À une question sur le projet de loi initié récemment et devant exclure certains Congolais des postes régaliens, André Flahaut est catégorique. « Il s’agit là d’une démarche excessivement dangereuse, qui va à contre-courant de l’ouverture sur le monde ».

Et d’ajouter: « Le Congo ne peut se replier sur lui-même. Le monde est devenu un village. Je suis désolé mais il faut laisser le jeu démocratique ouvert ».
Il se dit par ailleurs convaincu de voir la sagesse des personnes engagées sur le terrain s’attaquer avant tout aux préoccupations de la population, c’est-à-dire aux problèmes les plus urgents et redonner la fierté aux Congolais sur l’échiquier continental ».
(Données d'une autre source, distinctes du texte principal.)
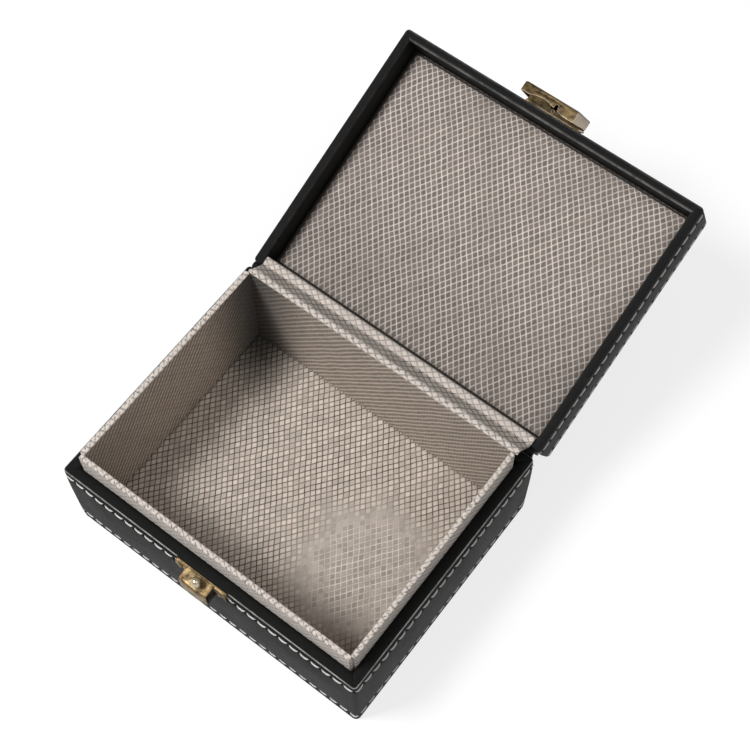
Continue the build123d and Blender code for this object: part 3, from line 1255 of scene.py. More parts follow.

Il a enfin loué les efforts déployés par le président Félix Tshisekedi qui a également compris que le Congo doit rester en bonne intelligence avec ses voisins. « Ça c’est le premier goal marqué par le président congolais », a reconnu le ministre d’État André Flahaut qui ajoute: « Il est venu dernièrement en visite officielle en Belgique, pays colonisateur. J’ai remarqué par ses choix et ses réflexes quant aux symboliques que c’est un véritable chef de l’État ».

Mais la dernière symbolique, c’est lorsque, à l’issue de cet entretien de plus d’une heure, le ministre d’État belge se lève et prend l’ascenseur avec l’éditeur et le rédacteur en chef d’Onésha Afrika, pour les accompagner jusqu’aux portiques, à la sortie du parlement belge. Tout un symbole en effet.